Mas o que preciso destacar para responder a esta pergunta, é que os aboios, sejam cantados de cor ou improvisados, trazem, igualmente às demais modalidades de cantoria, uma boa diversidade de temas e de toadas.
No que diferem do meu conceito de desaboio? Vamos ver o que é isso?
Primeiramente, no atacado: minha poesia, embora não se enquadre na caixinha dos panfletos, está sempre carregada do princípio da insubordinação política e estética. Tem seu lado essencialmente gauche.
Segundamente, no varejo, comparada ao aboio: não é toda manifestação deste, mas em muitas situações o aboio se submete a um contexto que, prioritariamente, sustenta os seus poetas: o contexto das festas de vaquejada e similares.
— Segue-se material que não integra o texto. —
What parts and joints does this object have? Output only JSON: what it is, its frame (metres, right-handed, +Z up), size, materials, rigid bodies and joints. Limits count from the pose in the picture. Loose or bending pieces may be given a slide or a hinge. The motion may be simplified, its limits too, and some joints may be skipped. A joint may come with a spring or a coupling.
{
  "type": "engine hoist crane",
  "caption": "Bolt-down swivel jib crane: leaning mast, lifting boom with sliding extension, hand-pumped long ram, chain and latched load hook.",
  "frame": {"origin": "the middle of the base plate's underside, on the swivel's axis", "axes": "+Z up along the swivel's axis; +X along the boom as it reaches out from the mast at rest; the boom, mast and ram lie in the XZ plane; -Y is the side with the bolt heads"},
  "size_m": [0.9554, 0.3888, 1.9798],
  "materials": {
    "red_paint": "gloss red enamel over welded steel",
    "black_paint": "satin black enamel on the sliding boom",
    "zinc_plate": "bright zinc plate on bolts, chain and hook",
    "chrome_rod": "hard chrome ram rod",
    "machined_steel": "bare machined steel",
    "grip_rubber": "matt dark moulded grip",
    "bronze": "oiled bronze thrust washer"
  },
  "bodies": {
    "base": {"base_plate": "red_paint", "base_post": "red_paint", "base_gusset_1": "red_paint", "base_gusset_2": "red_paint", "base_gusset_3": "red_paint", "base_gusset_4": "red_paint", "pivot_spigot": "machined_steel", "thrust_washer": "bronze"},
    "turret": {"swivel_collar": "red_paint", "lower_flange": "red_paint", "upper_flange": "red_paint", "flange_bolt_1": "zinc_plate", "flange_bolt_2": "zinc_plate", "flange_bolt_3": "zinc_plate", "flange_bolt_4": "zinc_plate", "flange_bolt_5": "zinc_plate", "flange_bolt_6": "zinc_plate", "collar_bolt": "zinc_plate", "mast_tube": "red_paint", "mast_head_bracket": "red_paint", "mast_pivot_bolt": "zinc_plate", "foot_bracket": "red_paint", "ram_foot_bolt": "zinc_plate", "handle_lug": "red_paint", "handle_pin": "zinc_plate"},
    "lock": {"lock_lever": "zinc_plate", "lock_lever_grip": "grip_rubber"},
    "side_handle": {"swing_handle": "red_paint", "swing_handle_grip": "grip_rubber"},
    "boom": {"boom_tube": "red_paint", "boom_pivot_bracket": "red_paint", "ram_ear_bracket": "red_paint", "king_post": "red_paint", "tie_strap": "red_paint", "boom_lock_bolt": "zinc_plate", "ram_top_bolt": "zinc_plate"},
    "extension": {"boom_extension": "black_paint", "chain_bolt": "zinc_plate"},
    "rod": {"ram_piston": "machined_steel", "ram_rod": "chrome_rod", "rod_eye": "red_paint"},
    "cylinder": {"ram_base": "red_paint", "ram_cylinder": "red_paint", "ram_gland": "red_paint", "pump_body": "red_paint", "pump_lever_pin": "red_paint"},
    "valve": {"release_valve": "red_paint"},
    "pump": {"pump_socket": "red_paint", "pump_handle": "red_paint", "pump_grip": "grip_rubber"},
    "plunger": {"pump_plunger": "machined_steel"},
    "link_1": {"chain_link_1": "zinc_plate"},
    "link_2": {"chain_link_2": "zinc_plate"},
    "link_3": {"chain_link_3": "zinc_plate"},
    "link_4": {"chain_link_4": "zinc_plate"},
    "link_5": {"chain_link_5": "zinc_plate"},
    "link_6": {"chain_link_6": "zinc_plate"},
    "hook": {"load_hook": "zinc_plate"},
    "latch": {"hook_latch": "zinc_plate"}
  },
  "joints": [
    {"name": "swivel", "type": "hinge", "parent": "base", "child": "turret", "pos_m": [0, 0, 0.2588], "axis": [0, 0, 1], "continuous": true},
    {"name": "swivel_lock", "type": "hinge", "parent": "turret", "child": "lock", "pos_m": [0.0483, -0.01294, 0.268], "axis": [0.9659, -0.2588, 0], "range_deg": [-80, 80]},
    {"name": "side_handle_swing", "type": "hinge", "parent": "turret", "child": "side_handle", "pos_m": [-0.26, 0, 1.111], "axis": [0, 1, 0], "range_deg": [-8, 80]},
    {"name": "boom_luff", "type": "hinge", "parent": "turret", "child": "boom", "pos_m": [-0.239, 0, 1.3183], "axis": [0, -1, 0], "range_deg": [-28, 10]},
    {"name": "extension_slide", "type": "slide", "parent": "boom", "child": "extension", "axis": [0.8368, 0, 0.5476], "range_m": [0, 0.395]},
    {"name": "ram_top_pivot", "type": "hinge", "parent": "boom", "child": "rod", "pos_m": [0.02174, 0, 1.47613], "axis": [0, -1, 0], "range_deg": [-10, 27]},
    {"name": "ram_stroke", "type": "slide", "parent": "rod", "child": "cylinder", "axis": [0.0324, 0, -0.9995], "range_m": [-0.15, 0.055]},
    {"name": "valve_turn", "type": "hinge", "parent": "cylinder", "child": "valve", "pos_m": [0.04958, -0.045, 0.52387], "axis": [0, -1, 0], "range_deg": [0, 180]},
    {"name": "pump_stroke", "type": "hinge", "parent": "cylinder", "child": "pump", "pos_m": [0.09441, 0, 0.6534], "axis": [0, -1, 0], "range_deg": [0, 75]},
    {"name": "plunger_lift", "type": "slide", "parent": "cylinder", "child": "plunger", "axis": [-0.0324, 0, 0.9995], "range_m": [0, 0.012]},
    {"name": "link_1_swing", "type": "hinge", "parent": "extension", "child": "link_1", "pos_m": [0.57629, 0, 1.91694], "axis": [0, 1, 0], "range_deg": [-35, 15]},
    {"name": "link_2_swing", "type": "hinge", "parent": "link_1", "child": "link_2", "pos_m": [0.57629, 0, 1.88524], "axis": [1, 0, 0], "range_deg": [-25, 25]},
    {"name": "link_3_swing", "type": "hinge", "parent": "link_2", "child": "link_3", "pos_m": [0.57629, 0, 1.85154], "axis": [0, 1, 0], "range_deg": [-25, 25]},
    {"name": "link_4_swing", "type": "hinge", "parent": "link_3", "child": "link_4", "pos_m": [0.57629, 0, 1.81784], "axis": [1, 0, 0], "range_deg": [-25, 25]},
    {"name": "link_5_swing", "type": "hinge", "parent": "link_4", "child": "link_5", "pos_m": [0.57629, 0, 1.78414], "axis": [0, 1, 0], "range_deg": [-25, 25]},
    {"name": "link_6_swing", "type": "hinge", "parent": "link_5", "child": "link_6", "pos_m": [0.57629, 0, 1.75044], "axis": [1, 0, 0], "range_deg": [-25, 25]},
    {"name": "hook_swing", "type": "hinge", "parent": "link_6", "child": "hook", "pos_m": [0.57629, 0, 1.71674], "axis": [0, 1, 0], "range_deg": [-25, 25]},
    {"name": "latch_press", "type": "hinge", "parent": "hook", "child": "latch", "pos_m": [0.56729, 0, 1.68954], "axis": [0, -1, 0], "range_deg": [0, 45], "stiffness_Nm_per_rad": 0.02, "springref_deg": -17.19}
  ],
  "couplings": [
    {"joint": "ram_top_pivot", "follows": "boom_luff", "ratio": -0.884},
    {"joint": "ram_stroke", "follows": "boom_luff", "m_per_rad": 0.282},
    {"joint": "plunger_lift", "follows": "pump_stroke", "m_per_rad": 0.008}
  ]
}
Não me refiro ao aboio dos vaqueiros no seu campo de trabalho, mas aos poetas aboiadores (vaqueiros ou não). Ali se encaixa a submissão: os poetas não garantem os seus cachês se não cumprirem um requisito básico: cantar, improvisados ou não, versos apologéticos, homenageando autoridades presentes nos palanques, fazendeiros, chefes políticos e toda a caterva de figuras que sustentam aquelas festas.
Aí nasceu a minha ideia do desaboio, que contesta a submissão da poesia e vale para toda a minha criação literária. Ou seja, o meu canto poético, ainda que seja prosa,será sempre um desaboio. Para acordar a boiada.
FERNANDO – A ironia e o humor seriam algumas das características do estilo? E uma certa referência à cultura popular do nordeste e norte?
PEDRO – A referência à cultura em que a gente nasce e vive será, a meu ver, sempre um ponto de partida, mas nunca encaro como um condicionamento, nem poderia, já que, por princípio, busco atingir a maior carga possível de universalidade em meu trabalho. Fujo da folclorização, da cor local, do chapeudecorismo. O que me toca é a liberdade de pensar e dizer, a expressão do ser humano real, não do ideal, não do estereótipo. Qualquer chapéu cobre minha cabeça.
Quanto ao humor e à ironia, independente do meu gosto e uso pessoal, tanto nos meus textos quanto na conversa cotidiana, são elementos essenciais na produção da poética popular, arrastados ao longo da história de todos os povos.
FERNANDO – A relação de parceria e amizade parece ser importante numa poética onde o poeta não se faz sozinho, nos versos? Fale um pouco sobre isso.
PEDRO – Em primeiro lugar, me parece que tal relação é fundamental e inevitável em qualquer atividade humana. No meu caso, no que se refere à criação literária, a parceria, amizade à parte, não se dá na criação do texto, já que se trata de um trabalho individual e muito silencioso e reservado. Parceiras são todas as pessoas que colaboram com temas e no processo de edição, distribuição, divulgação, profissional ou afetivamente, e ainda, de forma muito especial, as que não atrapalham, de nenhuma forma.
FERNANDO – Como a cultura se entranha nesta forma de poética? Ela é metabolizada ou deglutida meio antropofagicamente?
PEDRO – Não é fácil responder a esta pergunta. Mexe com muitas variantes conceituais não de todo dominadas por escritores, mesmo o que, como eu, estudo sempre um pouco de teoria. Penso que o metabolismo é muito forte, como elemento primordial na criação artística, pois reflete o caráter orgânico do trabalho, o que vale, a meu ver, para qualquer linguagem da arte. O meu trabalho puxa muito pelo caminho antropofágico, no meu entender, porque tenho como fundamental o descentramento, a desarrumação e a recriação da linguagem literária, sob a batuta da paródia.